■ Material shown:
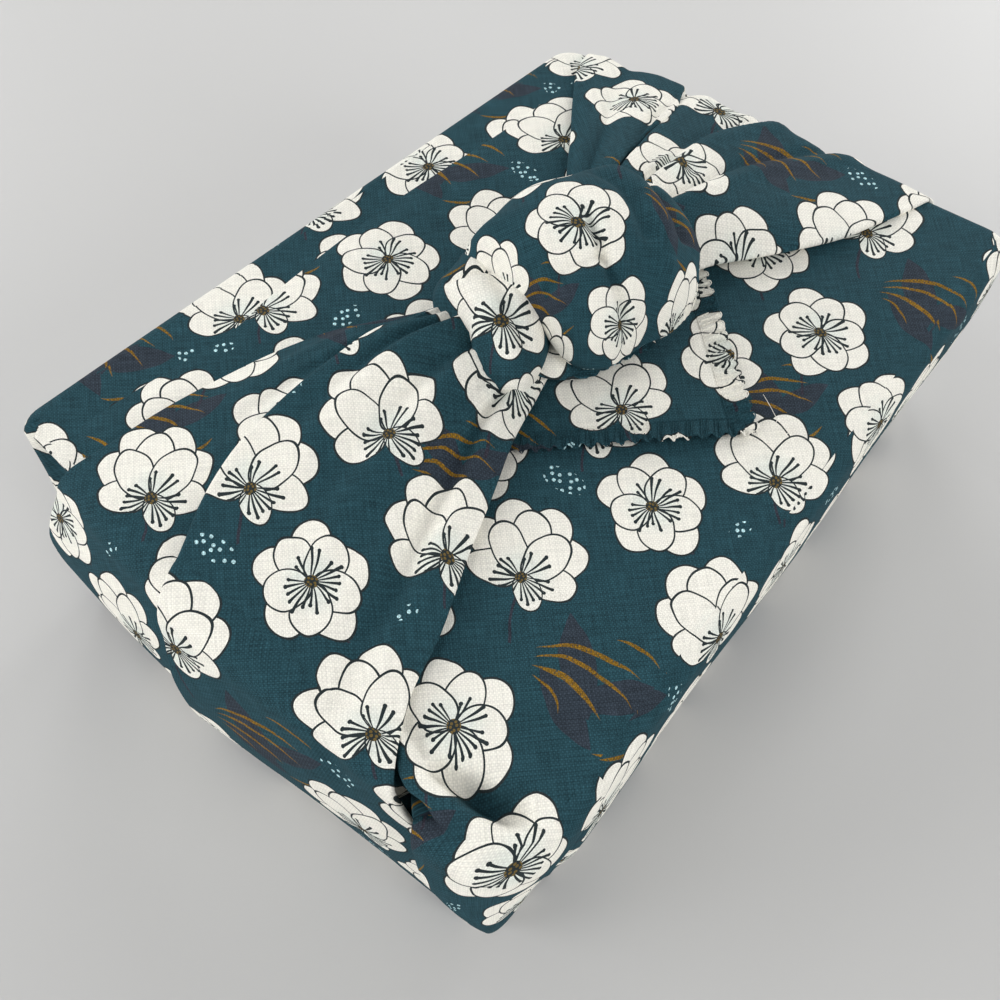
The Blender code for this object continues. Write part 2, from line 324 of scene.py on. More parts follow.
...
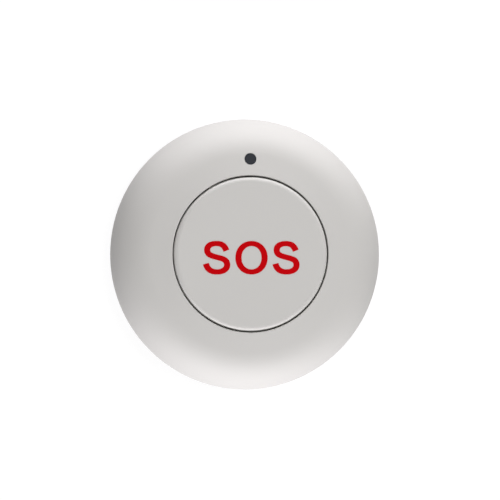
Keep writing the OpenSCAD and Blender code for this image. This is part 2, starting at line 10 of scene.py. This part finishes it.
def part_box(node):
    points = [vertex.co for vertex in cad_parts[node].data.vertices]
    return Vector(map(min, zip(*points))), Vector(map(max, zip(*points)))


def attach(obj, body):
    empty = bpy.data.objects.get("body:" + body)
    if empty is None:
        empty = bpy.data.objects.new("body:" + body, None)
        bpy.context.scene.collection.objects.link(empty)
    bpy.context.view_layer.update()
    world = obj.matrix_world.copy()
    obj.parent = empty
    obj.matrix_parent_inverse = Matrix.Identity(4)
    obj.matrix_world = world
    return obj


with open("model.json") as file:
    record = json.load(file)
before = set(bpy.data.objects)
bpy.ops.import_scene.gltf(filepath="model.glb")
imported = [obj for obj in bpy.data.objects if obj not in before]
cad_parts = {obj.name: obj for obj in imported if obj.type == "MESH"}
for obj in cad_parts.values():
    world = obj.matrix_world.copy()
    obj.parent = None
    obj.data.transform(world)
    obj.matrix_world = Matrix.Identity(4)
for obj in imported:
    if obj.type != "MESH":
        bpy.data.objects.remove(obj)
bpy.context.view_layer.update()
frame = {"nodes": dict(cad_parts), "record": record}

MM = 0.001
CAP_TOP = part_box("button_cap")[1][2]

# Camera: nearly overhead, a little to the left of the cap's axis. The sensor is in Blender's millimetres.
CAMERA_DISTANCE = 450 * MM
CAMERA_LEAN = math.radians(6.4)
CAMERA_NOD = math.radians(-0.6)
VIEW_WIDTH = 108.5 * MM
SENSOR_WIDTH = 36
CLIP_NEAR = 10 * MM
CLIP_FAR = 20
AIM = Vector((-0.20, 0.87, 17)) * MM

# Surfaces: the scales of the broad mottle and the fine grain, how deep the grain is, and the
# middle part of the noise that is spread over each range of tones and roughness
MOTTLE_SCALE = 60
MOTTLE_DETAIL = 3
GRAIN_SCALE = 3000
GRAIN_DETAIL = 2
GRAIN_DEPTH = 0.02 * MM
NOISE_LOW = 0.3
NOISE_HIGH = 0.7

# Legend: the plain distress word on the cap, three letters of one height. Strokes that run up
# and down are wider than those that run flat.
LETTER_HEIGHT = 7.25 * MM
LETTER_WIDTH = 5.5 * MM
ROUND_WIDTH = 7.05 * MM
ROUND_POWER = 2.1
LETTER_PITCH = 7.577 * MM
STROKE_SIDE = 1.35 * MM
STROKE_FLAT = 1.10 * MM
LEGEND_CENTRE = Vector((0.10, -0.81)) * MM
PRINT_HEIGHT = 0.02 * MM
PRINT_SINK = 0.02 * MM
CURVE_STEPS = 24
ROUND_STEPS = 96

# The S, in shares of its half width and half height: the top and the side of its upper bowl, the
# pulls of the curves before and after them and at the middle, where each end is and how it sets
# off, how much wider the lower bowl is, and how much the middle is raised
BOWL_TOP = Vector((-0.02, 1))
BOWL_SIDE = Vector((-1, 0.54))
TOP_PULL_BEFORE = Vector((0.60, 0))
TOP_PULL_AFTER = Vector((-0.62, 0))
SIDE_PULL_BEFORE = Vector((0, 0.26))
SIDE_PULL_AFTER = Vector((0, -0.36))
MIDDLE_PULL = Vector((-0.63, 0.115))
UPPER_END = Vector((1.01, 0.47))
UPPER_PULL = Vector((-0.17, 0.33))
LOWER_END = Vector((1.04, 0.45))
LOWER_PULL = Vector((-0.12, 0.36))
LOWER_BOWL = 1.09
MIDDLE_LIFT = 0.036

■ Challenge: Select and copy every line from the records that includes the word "return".

■ Task result:
    return Vector(map(min, zip(*points))), Vector(map(max, zip(*points)))
    return obj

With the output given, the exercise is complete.